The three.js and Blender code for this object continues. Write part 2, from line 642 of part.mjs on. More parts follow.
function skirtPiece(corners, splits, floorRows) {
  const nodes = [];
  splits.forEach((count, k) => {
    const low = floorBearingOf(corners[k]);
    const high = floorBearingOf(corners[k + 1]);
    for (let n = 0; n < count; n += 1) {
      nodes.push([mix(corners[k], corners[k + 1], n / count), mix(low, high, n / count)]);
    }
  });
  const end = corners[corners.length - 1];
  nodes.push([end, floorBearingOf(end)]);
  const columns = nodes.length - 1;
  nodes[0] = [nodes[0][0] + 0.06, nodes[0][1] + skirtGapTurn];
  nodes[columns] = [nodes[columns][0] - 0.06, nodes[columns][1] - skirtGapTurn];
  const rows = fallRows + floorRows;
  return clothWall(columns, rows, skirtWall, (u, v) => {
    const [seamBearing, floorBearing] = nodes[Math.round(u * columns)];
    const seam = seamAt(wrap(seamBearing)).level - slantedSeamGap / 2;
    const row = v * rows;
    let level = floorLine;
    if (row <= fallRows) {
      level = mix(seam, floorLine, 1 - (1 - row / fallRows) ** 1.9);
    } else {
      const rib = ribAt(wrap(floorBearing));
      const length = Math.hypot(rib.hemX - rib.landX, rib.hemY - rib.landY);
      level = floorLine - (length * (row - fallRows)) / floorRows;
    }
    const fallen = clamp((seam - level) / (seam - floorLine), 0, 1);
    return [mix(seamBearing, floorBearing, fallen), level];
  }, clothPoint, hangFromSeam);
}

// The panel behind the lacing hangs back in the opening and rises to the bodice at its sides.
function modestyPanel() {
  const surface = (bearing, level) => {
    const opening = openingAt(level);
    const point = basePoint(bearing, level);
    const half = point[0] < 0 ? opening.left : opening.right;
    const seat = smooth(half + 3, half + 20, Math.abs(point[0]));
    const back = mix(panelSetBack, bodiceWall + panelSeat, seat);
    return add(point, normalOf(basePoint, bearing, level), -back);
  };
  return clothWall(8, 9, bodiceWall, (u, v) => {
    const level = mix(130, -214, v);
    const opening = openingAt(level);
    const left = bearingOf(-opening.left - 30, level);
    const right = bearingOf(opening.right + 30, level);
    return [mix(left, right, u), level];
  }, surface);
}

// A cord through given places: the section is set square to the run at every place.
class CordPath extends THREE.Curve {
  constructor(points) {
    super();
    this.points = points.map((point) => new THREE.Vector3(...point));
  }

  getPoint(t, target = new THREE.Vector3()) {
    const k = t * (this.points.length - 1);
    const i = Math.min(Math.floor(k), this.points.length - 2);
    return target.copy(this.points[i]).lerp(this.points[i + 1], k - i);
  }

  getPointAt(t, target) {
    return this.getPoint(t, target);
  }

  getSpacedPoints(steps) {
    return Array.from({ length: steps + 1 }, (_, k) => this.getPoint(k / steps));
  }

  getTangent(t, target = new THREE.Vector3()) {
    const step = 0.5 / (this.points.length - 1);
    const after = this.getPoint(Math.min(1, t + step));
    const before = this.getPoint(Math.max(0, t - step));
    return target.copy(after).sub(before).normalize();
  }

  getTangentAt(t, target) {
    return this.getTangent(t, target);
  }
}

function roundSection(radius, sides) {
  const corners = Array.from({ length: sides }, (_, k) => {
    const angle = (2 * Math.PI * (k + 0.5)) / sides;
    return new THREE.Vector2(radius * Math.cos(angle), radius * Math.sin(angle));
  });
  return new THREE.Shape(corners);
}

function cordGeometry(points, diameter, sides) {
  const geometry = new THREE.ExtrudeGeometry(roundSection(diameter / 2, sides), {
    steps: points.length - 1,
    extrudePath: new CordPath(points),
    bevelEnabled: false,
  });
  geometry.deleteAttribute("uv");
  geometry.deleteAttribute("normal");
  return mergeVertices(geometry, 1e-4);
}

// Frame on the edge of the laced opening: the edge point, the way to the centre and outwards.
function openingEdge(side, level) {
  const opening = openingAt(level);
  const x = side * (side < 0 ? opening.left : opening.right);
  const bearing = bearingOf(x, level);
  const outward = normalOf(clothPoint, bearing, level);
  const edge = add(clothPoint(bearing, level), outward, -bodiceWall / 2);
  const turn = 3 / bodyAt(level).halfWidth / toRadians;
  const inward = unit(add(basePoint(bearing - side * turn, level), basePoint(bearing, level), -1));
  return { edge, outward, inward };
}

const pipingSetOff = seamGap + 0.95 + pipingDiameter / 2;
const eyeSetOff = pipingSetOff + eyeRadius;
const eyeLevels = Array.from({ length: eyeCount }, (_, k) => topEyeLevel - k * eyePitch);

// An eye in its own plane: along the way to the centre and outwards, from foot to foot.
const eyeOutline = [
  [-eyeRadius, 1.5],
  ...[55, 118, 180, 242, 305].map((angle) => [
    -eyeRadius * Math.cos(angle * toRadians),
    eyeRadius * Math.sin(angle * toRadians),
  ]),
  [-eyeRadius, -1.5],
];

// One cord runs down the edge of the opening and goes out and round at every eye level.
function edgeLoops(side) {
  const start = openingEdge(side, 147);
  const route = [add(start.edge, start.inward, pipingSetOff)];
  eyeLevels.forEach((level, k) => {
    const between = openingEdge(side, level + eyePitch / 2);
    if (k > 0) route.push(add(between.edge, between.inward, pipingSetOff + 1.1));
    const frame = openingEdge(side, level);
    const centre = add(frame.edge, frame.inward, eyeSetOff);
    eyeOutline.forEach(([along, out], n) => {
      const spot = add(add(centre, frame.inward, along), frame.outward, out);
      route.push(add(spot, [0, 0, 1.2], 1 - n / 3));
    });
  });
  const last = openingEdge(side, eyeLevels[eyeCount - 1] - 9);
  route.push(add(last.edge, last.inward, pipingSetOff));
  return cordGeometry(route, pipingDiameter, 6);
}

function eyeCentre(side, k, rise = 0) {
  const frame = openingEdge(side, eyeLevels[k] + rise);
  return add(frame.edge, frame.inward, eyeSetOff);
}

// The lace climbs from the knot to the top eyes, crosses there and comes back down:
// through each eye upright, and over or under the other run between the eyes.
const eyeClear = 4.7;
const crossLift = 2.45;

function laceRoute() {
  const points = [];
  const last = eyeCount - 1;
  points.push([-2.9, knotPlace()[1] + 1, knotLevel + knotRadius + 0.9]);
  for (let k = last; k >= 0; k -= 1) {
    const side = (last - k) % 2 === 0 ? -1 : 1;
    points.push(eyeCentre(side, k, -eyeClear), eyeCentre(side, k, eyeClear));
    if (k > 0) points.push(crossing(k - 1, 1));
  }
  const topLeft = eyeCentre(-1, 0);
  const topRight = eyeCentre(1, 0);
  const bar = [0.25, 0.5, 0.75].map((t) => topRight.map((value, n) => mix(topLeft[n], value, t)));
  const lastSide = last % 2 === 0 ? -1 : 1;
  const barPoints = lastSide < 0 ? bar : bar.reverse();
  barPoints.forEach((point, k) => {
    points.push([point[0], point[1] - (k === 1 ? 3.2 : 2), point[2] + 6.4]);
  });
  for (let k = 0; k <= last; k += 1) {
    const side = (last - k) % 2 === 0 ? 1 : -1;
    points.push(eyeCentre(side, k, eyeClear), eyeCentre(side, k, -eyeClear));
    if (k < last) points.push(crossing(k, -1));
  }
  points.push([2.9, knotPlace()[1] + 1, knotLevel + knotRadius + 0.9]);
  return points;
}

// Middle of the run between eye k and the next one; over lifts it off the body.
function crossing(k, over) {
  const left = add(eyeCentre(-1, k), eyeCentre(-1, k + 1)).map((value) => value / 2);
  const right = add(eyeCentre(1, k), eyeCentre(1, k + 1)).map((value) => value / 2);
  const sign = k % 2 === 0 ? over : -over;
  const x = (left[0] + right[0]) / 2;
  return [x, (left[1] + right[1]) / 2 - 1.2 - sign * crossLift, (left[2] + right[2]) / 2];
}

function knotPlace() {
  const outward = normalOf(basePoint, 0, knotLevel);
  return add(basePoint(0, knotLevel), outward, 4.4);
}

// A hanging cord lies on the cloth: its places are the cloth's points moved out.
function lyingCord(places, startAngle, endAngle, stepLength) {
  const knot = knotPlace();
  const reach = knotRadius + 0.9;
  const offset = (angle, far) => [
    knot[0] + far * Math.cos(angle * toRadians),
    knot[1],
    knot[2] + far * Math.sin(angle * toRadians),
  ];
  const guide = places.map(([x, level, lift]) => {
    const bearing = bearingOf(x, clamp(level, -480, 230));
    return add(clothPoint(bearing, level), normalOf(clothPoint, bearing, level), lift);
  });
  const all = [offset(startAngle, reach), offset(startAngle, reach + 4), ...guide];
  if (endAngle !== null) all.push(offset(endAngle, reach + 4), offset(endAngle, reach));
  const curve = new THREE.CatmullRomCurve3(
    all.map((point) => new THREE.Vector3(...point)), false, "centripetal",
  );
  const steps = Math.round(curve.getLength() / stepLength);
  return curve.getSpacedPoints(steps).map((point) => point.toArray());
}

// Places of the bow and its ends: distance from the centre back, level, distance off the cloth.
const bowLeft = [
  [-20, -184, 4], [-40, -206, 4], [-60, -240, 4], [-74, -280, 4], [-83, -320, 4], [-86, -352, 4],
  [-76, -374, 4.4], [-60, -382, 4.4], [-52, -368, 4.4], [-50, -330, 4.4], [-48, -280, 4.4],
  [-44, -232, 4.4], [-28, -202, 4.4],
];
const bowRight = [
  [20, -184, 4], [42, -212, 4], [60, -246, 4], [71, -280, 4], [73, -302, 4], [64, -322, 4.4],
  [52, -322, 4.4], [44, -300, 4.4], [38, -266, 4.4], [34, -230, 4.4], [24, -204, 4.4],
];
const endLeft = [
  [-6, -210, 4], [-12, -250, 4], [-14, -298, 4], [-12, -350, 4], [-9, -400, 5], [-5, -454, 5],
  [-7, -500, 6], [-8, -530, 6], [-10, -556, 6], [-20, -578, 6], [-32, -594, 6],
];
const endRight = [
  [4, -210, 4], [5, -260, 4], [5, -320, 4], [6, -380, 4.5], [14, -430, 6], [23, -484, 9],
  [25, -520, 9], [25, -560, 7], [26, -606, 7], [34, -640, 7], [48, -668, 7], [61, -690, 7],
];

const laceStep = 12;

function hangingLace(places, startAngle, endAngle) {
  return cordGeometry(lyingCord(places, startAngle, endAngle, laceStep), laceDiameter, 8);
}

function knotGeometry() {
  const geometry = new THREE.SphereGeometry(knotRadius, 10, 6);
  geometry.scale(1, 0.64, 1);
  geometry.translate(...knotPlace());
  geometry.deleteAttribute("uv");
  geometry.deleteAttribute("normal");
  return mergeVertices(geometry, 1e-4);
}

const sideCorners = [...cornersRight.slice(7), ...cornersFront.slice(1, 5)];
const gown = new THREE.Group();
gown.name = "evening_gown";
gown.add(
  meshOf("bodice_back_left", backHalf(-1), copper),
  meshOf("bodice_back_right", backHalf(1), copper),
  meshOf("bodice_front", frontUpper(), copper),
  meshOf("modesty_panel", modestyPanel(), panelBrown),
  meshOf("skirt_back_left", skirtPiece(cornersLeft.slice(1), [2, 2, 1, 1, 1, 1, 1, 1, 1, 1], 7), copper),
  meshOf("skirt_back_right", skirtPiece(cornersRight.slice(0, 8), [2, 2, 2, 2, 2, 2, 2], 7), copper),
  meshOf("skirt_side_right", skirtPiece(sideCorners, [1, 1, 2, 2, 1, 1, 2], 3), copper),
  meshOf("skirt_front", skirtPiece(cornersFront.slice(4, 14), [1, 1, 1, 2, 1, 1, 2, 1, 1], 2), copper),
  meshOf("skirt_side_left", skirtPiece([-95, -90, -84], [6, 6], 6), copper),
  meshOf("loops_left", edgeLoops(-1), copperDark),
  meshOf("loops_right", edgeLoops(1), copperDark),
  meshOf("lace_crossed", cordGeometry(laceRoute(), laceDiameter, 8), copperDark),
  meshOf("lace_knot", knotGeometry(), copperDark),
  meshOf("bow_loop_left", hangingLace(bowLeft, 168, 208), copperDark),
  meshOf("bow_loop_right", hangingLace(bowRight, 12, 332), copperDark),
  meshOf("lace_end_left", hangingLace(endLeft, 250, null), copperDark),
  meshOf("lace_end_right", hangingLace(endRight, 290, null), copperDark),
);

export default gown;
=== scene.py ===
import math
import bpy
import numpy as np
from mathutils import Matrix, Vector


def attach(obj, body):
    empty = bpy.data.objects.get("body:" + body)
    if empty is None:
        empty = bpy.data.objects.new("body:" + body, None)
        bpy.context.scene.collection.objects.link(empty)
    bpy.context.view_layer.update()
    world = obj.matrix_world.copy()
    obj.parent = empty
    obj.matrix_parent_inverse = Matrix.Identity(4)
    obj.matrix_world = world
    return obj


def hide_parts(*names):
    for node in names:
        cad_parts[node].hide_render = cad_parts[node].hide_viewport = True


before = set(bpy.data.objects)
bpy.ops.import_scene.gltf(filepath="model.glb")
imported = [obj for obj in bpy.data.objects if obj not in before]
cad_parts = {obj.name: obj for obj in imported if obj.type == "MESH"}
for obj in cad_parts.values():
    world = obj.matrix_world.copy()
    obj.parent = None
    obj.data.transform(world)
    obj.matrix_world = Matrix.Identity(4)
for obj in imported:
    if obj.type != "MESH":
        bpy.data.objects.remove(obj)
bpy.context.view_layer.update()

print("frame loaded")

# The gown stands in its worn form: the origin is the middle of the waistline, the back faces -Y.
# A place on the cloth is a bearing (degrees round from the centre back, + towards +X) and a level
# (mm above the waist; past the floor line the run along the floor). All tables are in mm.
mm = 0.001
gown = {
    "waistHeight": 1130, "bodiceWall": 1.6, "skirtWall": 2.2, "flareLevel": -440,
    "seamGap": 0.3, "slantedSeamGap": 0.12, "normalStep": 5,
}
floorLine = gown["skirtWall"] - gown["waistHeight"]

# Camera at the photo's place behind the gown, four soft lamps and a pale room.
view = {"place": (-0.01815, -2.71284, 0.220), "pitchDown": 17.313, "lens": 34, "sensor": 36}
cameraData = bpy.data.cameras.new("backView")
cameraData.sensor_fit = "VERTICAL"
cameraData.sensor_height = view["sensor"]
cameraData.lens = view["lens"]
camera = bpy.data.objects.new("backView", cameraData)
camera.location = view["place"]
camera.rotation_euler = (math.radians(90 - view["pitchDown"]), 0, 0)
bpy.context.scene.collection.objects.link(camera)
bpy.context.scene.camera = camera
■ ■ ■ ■
**Problem:**
Copy all lines of the listing above that contain the string "imported".

**Solution to this task:**
imported = [obj for obj in bpy.data.objects if obj not in before]
cad_parts = {obj.name: obj for obj in imported if obj.type == "MESH"}
for obj in imported:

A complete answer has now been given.